Ahem. DOn’t say that to a Hoosier. It could result in unanticipated fireworks.

No. As I mentioned my blog, repeat blog, is non-commercial and written solely for pleasure and is entirely safe for work. The name Peter and the concept of files both predate any adult group sick enough to have deliberately chosen to use the name of the first Apostle and the Founder of all Christian Churches is such a way. Peter is my first name. I envisioned each post like a little story or file, that’s why I chose files. Anyone coming to my site looking for the above will find himself lauging hard but getting no help with his problems or voyeuristic benefit out of peering in on the problems of others. So now you know the history of my blog name. Boring ain’t it? After reading your post I checked, they are literally a group of Yahoo!'s and their choice has nothing to do with me.

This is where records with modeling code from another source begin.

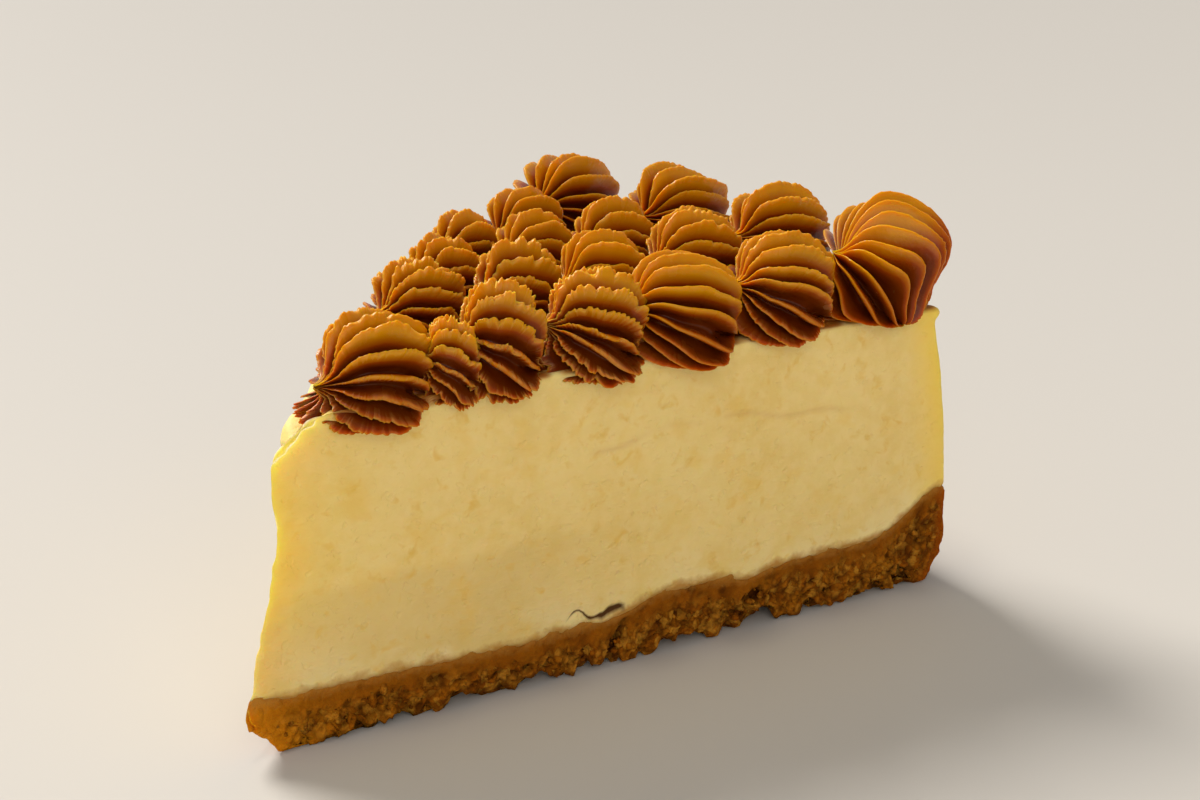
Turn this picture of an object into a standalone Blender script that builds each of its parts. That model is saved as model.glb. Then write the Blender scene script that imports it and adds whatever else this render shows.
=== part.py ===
"""One slice of a baked cheesecake, an eighth of a round cake, lying on its crumb base.

The slice points along -X: its tip is the middle of the cake and its curved rim is at +X. A pressed
biscuit crumb base climbs a little way up the rim, the pale filling stands in it, and caramel shells,
piped through a star nozzle, sit on top in rings round the middle of the cake.
"""

import math
from itertools import product

import bmesh
import bpy
import numpy as np
from mathutils import Vector

MM = 0.001

# The whole cake and the slice cut from it
SLICE_ANGLE = math.radians(45)
CAKE_RADIUS = 117.5 * MM
TIP_X = -58.4 * MM
FILLING_TOP = 47.0 * MM

# The tin's bottom corner is rounded, and above the crumb lip the filling shrank from the wall
TIN_CORNER_HEIGHT = 9.0 * MM
TIN_CORNER_INSET = 3.6 * MM
CRUMB_LIP_HEIGHT = 14.0 * MM
RIM_SHRINK = 4.9 * MM

# The crumb base, thin near the tip, thicker in its outer half, climbing the wall of the tin
BASE_THICKNESS = 7.9 * MM
BASE_OUTER_RISE = 1.9 * MM
BASE_LIP_RISE = 6.6 * MM
CRUMB_SIZE = 3.4 * MM
CRUMB_DEPTH = 1.0 * MM
CRUMB_UNDERCUT = 1.6 * MM

# Food that touches keeps this gap, and base and filling share one grid, so that they never cross
GAP = 0.3 * MM
CUTS_ALONG = 51
CUTS_ACROSS = 4

# A piped shell's shape, in half widths. Its tail and its foot are given as directions from the
# middle of the bulge, in degrees above the way the shell faces
RIDGES = 14
RIDGE_DEPTH = 0.30
BULGE_HEIGHT = 0.62
TAIL_STRETCH = 1.18
TAIL_DIRECTION = math.radians(172)
FOOT_DIRECTION = math.radians(-78)

# The shells: distance from the tip in mm, bearing in degrees from the slice's middle line, half
# width and height in mm, and how far the foot sags below the filling's top, in mm
SHELLS = (
    (22.0, -5.5, 9.7, 15.2, 3.2),
    (31.4, -17.4, 5.0, 12.4, 1.8),
    (39.4, -16.0, 7.6, 15.9, 1.8),
    (54.4, -16.9, 8.9, 15.4, 2.0),
    (69.6, -17.2, 10.0, 15.1, 1.6),
    (87.2, -18.0, 9.9, 16.0, 1.4),
    (106.6, -17.8, 11.8, 18.0, 1.4),
    (39.0, 9.0, 8.8, 14.8, 0.5),
    (52.6, -0.8, 8.2, 15.4, 0.5),
    (66.0, -5.2, 8.4, 15.0, 0.5),
    (84.0, -7.0, 9.4, 15.6, 0.5),
    (54.5, 14.6, 7.6, 14.4, 0.8),
    (70.5, 8.8, 8.0, 15.0, 0.5),
    (69.5, 18.4, 7.8, 14.4, 0.8),
    (86.5, 16.6, 9.2, 14.8, 0.8),
    (107.0, 17.2, 11.4, 17.0, 0.8),
    (83.5, 4.0, 8.8, 15.0, 0.5),
    (107.6, 5.6, 11.0, 16.2, 0.5),
    (106.0, -6.0, 10.6, 15.8, 0.5),
)

HALF_ANGLE = SLICE_ANGLE / 2

# Colours as linear values
FILLING_COLOUR = (0.66, 0.47, 0.17, 1)
CRUMB_COLOUR = (0.22, 0.10, 0.025, 1)
CARAMEL_COLOUR = (0.36, 0.13, 0.014, 1)


def clear_scene():
    for old in list(bpy.data.objects):
        bpy.data.objects.remove(old, do_unlink=True)


def material(name, colour, roughness):
    made = bpy.data.materials.new(name)
    made.use_nodes = True
    shader = made.node_tree.nodes["Principled BSDF"]
    shader.inputs["Base Color"].default_value = colour
    shader.inputs["Roughness"].default_value = roughness
    shader.inputs["Metallic"].default_value = 0
    return made


def lattice_noise(points, size, seed):
    """Smooth noise from -1 to 1: a random value at each corner of a cubic lattice, blended between."""
    place = points / size
    corner = np.floor(place).astype(np.int64)
    along = place - corner
    along = along * along * (3 - 2 * along)
    total = np.zeros(len(points))
    for step in product((0, 1), repeat=3):
        at = corner + step
        mixed = at[:, 0] * 73856093 ^ at[:, 1] * 19349663 ^ at[:, 2] * 83492791 ^ seed * 2654435
        mixed = (mixed & 0xFFFFFFFF) * 1103515245 + 12345
        mixed = (mixed >> 7 ^ mixed >> 16) & 0xFFFF
        weight = np.prod(np.where(step, along, 1 - along), axis=1)
        total += weight * (mixed / 32767.5 - 1)
    return total


def smooth_step(x, low, high):
    t = np.clip((x - low) / (high - low), 0, 1)
    return t * t * (3 - 2 * t)


def tip_retreat(z, across):
    """How far the thin cut tip stands back from the middle of the cake, at each height.

    The tip leans back as it rises, and it has given way more on the back cut face than on the front.
    """
    undercut = 2.6 * MM * (1 - smooth_step(z, 0, 4.5 * MM))
    crust_nose = -0.9 * MM * np.exp(-(((z - 6.6 * MM) / (2.6 * MM)) ** 2))
    lean = 4.3 * MM * smooth_step(z, 7.5 * MM, 36 * MM)
    soft_waves = 0.4 * MM * np.sin(z / (3.6 * MM) - 1.1) * smooth_step(z, 12 * MM, 20 * MM)
    broken_corner = 4.8 * MM * smooth_step(z, 42 * MM, 47 * MM)
    front = 0.4 * MM + undercut + crust_nose + lean + soft_waves + broken_corner
    return front * (1 + 2.1 * across)


def rim_radius(z):
    """The outer wall: round at the tin's bottom corner, then leaning in above the crumb lip."""
    corner = TIN_CORNER_INSET * np.clip(1 - z / TIN_CORNER_HEIGHT, 0, 1) ** 2.2
    climb = (z - CRUMB_LIP_HEIGHT) / (FILLING_TOP - CRUMB_LIP_HEIGHT)
    shrink = RIM_SHRINK * np.clip(climb, 0, 1) ** 1.5
    return CAKE_RADIUS - corner - shrink


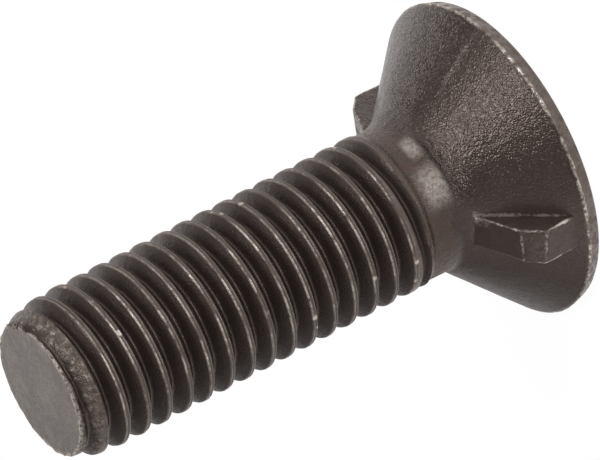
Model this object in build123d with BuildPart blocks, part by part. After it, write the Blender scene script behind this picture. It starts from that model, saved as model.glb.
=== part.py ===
from build123d import *
from math import atan2, ceil, degrees, hypot, radians, tan
import os

# A plow bolt: a countersunk head with a flat face, two anti-turn nibs on its cone, a short plain neck
# and a rolled metric thread. It is forged and rolled from one blank, so it is one solid.
# It stands on the head's flat face at z = 0, with its axis on +Z and its nibs along +X and -X.
# Every length is in millimetres and every angle in degrees.

# Head
overall_length = 39.35
head_diameter = 24.17
face_diameter = 23.57
land_height = 1.04
cone_angle = 90.0

# Nibs, set in from the head's edge and down from the top of its cone
nib_width = 2.85
nib_draft = 2.0
nib_inset = 0.685
nib_crown_setback = 1.28
nib_root_drop = 0.86
nib_crown_drop = 1.90
nib_corner_drop = 3.17
nib_corner_radius = 0.6

# Neck
neck_diameter = 11.45
neck_length = 2.35
neck_fillet = 1.2
shoulder_length = 0.35

# Thread
thread_diameter = 11.8
pitch = 1.75
flank_angle = 60.0
crest_cut = 1 / 8
root_cut = 1 / 6
thread_gap = 0.26
thread_azimuth = 130.3
run_out_turns = 0.75

# Point
tip_diameter = 9.9
point_diameter = 11.42
point_length = 1.7
lead_length = 3.8

head_radius = head_diameter / 2
neck_radius = neck_diameter / 2
crest_radius = thread_diameter / 2
cone_slope = tan(radians(cone_angle / 2))
cone_top = land_height + (head_radius - neck_radius) / cone_slope
neck_end = cone_top + neck_length

nib_reach = head_radius - nib_inset
nib_crown_reach = nib_reach - nib_crown_setback
nib_root_height = cone_top - nib_root_drop
nib_crown_height = cone_top - nib_crown_drop
nib_corner_height = cone_top - nib_corner_drop

# The thread's triangle, cut off at its crest and at its root
flank_slope = tan(radians(flank_angle / 2))
triangle_height = pitch / 2 / flank_slope
thread_depth = triangle_height * (1 - crest_cut - root_cut)
groove_width = pitch * (1 - crest_cut)
root_width = pitch * root_cut

# The groove has its full depth from here up, and its run-out below ends clear of the neck
thread_start = neck_end + thread_gap + run_out_turns * pitch

# The cutter stands this far out of the crest, which is less than would reach the next turn's groove
cutter_clearance = pitch * crest_cut / 3


def groove_section(side):
    """The groove's section, across the shank on its +X side (1) or its -X side (-1)."""
    mouth = groove_width / 2 + cutter_clearance * flank_slope
    plane = Plane((side * crest_radius, 0, 0), x_dir=(side, 0, 0), z_dir=(0, side, 0))
    with BuildSketch(plane) as section:
        with BuildLine():
            Polyline(
                (cutter_clearance, mouth),
                (-thread_depth, root_width / 2),
                (-thread_depth, -root_width / 2),
                (cutter_clearance, -mouth),
                close=True,
            )
        make_face()
    return section.sketch


# The head's and shank's shape of revolution
with BuildPart() as blank:
    with BuildSketch(Plane.XZ):
        with BuildLine():
            outline = FilletPolyline(
                (0, 0),
                (face_diameter / 2, 0),
                (head_radius, land_height),
                (neck_radius, cone_top),
                (neck_radius, neck_end),
                (crest_radius, neck_end + shoulder_length),
                (crest_radius, overall_length - lead_length),
                (point_diameter / 2, overall_length - point_length),
                (tip_diameter / 2, overall_length),
                (0, overall_length),
                radius=(0, 0, neck_fillet, 0, 0, 0, 0, 0),
            )
            Line(outline @ 1, outline @ 0)
        make_face()
    revolve(axis=Axis.Z)

# Both nibs are the ends of one bar through the head, which narrows towards the tip.
# The bar is cut to the nibs' side outline.
with BuildPart() as nib_bar:
    with BuildSketch(Plane.XY.offset(land_height)):
        Rectangle(2 * nib_reach, nib_width)
    extrude(amount=nib_root_height - land_height, taper=nib_draft)
    with BuildSketch(Plane.XZ):
        with BuildLine():
            side = FilletPolyline(
                (0, nib_root_height),
                (neck_radius, nib_root_height),
                (nib_crown_reach, nib_crown_height),
                (nib_reach, nib_corner_height),
                (nib_reach, land_height),
                (0, land_height),
                radius=(0, nib_corner_radius, nib_corner_radius, 0),
            )
            Line(side @ 1, side @ 0)
        make_face()
        mirror(about=Plane.YZ)
    extrude(amount=nib_width, both=True, mode=Mode.INTERSECT)

# One turn of the thread's groove
with BuildPart() as groove_turn:
    with BuildLine() as turn_path:
        Helix(pitch, pitch, crest_radius)
    sweep(groove_section(1), path=turn_path.line, is_frenet=True)

# The groove's run-out towards the neck, where it climbs out of the shank on a conical helix
with BuildPart() as run_out:
    climb = (thread_depth + cutter_clearance) / run_out_turns
    with BuildLine() as run_out_path:
        Helix(
            hypot(pitch, climb),
            run_out_turns * pitch,
            crest_radius,
            direction=(0, 0, -1),
            cone_angle=degrees(atan2(climb, pitch)),
        )
    sweep(groove_section(-1), path=run_out_path.line, is_frenet=True)

with BuildPart() as plow_bolt:
    add(blank.part)
    add(nib_bar.part)
    with Locations((0, 0, thread_start)):
        add(run_out.part, rotation=(0, 0, thread_azimuth + 180), mode=Mode.SUBTRACT)
    for turn in range(ceil((overall_length - thread_start) / pitch) + 1):
        with Locations((0, 0, thread_start + turn * pitch)):
            add(groove_turn.part, rotation=(0, 0, thread_azimuth), mode=Mode.SUBTRACT)

plow_bolt.part.label = "plow_bolt"
os.makedirs("parts", exist_ok=True)
export_step(plow_bolt.part, "parts/plow_bolt.step")
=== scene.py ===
from math import atan2, ceil, cos, exp, hypot, pi, radians, sin, tan

import bmesh
import bpy
from bpy.props import FloatProperty, FloatVectorProperty, PointerProperty
from mathutils import Matrix, Vector, noise


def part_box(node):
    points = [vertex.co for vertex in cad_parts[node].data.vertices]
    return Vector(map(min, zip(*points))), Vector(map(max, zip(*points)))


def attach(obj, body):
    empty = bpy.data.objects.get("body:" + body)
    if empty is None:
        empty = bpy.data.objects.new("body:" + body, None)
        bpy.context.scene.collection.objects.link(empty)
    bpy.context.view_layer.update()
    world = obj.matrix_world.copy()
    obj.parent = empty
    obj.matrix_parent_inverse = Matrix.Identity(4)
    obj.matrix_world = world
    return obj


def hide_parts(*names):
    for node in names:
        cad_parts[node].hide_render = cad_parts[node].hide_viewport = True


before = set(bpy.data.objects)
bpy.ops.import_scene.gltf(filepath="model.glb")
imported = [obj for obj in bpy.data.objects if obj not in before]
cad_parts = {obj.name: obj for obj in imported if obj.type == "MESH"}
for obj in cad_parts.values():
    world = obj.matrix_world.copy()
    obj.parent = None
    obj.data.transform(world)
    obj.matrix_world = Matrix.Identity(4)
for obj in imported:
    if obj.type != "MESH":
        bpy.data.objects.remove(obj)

bl_info = {
    "name": "Plow bolt",
    "version": (1, 0, 0),
    "blender": (4, 5, 0),
    "location": "3D View > Sidebar > Plow bolt",
    "description": "Forges a countersunk plow bolt with two nibs and a rolled thread, and sets its stage",
    "category": "Add Mesh",
}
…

As to my name on this site, I will change that if I have to. I am now logged into a bunch of sites and frankly it is easier if the name is the same on all sites. I can easily have different passwords, but it helps me a lot if the account name is the same.

As to putting the name of my blog in my post, I have found that I do not have to do that. I have found that intelligent members can find my blog if they want to.

Thank you for taking the time to do that hard core reseach. I am sure you enjoyed investigating the site in detail, that is assuming you were not already a group member and were offended at my use of the name.

Thanks for your concern. :wally

Peter
P.S. The more pressing issue I wrote about is still a major concern for the region. The CTA board has taken the severe service cuts, low fare increase option. My own thought is that with 1/3 of bus routes gone the impact will be dreadful. I am currently disabled, I won’t feel the impact as much as most of you because I hardly travel. If I can get back to a good state of health and in working condition it will be a massive headache, but for now, I am not the one who is going to be stuck in the gridlock.

Good luck. I have taken the time to bring this up. The ball is in your court. Call your state legislators or don’t.